(Your goal):
Provide an exact copy of the lines from the beginning of the records through the line that includes "strip_z = floor_z + 0.005", and of no others.

(Extracted entries):
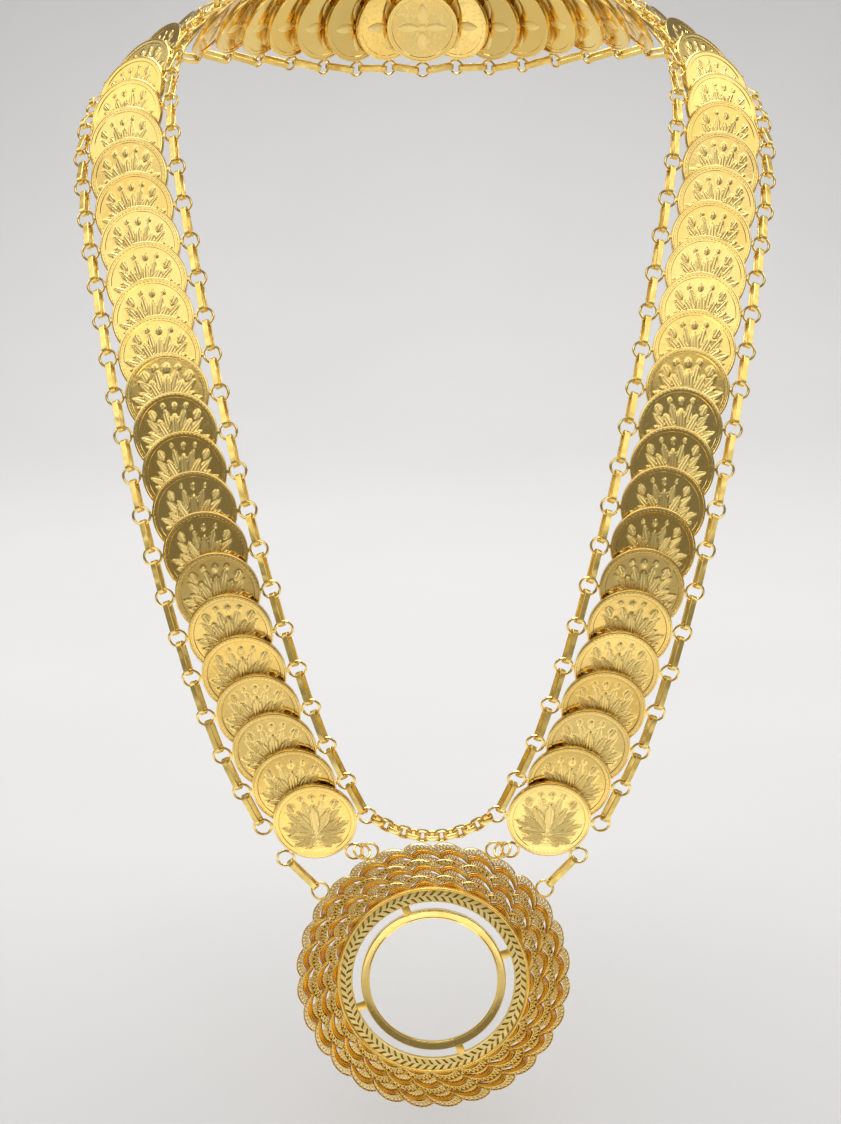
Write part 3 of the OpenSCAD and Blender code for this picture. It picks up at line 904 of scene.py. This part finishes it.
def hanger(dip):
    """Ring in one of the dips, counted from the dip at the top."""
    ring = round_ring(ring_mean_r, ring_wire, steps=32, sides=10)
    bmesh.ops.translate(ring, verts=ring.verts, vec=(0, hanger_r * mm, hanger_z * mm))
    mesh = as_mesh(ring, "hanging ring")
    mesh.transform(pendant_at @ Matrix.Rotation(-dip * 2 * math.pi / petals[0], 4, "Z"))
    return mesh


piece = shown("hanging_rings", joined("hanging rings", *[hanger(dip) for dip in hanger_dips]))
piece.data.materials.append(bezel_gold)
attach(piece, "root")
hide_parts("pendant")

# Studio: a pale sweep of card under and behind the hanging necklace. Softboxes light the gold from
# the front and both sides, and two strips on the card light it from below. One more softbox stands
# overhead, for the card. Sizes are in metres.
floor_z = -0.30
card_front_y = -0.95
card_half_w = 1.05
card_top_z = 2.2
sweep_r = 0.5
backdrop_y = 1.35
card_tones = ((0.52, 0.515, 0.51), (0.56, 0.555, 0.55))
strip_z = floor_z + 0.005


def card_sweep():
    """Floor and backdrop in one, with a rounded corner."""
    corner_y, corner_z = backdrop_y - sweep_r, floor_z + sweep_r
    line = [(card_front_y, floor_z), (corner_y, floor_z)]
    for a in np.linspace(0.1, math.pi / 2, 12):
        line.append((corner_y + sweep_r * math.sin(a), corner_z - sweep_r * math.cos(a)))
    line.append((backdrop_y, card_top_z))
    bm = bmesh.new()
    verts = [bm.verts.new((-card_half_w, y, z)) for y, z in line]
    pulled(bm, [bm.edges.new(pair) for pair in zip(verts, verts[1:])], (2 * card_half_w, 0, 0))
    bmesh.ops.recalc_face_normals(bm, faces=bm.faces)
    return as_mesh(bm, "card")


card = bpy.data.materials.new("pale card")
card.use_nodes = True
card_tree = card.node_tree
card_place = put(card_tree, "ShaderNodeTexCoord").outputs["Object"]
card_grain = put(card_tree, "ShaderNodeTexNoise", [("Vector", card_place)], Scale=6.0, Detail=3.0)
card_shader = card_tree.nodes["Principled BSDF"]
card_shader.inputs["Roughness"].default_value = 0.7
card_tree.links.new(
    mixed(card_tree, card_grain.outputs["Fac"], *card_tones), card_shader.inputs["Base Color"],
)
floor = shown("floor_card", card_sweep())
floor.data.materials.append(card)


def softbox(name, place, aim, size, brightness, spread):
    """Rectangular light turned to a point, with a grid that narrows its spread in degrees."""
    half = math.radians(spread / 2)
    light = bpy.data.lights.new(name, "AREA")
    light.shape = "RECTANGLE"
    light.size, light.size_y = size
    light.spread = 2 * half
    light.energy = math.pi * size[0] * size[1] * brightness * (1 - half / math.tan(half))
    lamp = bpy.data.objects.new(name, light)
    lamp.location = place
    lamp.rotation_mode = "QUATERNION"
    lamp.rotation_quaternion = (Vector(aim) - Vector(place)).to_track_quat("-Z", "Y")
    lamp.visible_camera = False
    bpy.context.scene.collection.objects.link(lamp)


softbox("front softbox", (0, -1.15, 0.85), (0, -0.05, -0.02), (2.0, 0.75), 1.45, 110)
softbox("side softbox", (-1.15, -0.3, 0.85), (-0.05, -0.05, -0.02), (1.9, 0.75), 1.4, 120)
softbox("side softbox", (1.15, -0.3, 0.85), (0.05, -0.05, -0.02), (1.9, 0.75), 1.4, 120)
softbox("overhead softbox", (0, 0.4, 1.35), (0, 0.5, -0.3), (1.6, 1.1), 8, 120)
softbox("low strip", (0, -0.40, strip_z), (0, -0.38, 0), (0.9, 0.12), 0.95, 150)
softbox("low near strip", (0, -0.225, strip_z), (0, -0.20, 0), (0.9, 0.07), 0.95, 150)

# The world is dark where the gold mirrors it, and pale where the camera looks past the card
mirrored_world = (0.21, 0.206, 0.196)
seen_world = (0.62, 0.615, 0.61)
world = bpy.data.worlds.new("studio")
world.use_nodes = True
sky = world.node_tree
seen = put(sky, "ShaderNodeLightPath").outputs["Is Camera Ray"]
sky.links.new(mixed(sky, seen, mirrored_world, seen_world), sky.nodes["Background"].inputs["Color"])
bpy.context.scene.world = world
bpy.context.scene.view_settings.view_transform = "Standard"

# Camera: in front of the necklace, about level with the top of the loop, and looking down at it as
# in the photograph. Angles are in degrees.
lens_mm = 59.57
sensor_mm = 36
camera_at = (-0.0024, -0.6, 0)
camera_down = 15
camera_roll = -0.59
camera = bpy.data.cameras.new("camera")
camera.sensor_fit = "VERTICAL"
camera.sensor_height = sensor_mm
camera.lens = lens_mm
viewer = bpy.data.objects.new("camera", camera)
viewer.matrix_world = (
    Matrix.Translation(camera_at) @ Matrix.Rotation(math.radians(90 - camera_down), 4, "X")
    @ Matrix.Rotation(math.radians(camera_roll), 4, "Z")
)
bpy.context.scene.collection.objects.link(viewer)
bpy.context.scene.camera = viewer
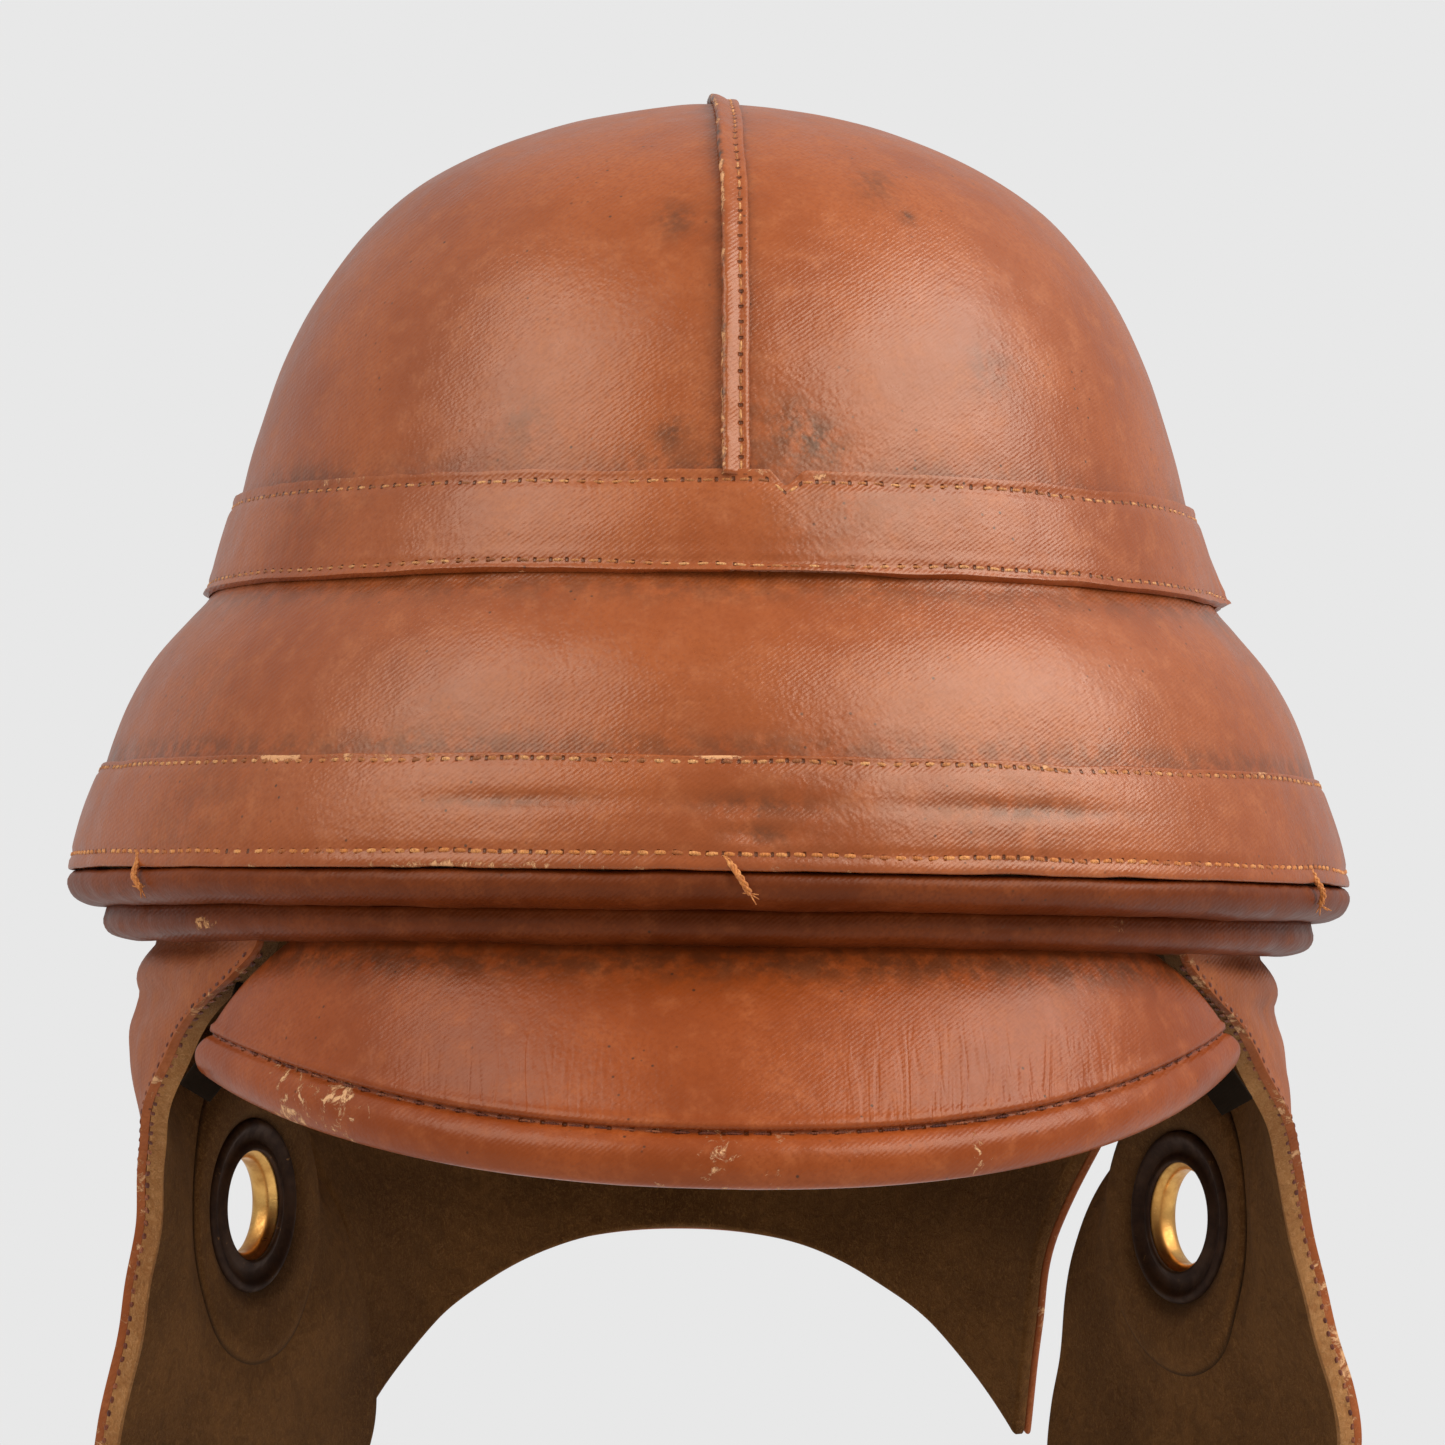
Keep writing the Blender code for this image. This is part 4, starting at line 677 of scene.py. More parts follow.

(Full output):
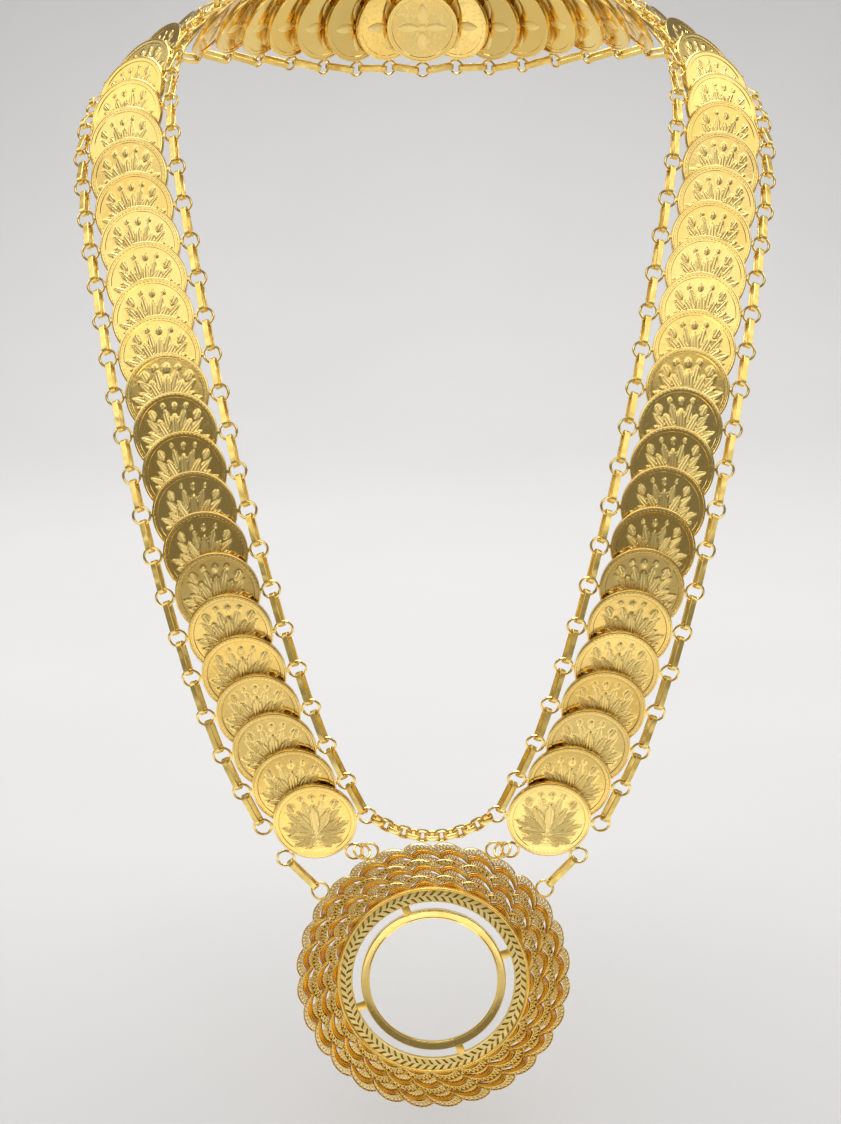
Write part 3 of the OpenSCAD and Blender code for this picture. It picks up at line 904 of scene.py. This part finishes it.
def hanger(dip):
    """Ring in one of the dips, counted from the dip at the top."""
    ring = round_ring(ring_mean_r, ring_wire, steps=32, sides=10)
    bmesh.ops.translate(ring, verts=ring.verts, vec=(0, hanger_r * mm, hanger_z * mm))
    mesh = as_mesh(ring, "hanging ring")
    mesh.transform(pendant_at @ Matrix.Rotation(-dip * 2 * math.pi / petals[0], 4, "Z"))
    return mesh


piece = shown("hanging_rings", joined("hanging rings", *[hanger(dip) for dip in hanger_dips]))
piece.data.materials.append(bezel_gold)
attach(piece, "root")
hide_parts("pendant")

# Studio: a pale sweep of card under and behind the hanging necklace. Softboxes light the gold from
# the front and both sides, and two strips on the card light it from below. One more softbox stands
# overhead, for the card. Sizes are in metres.
floor_z = -0.30
card_front_y = -0.95
card_half_w = 1.05
card_top_z = 2.2
sweep_r = 0.5
backdrop_y = 1.35
card_tones = ((0.52, 0.515, 0.51), (0.56, 0.555, 0.55))
strip_z = floor_z + 0.005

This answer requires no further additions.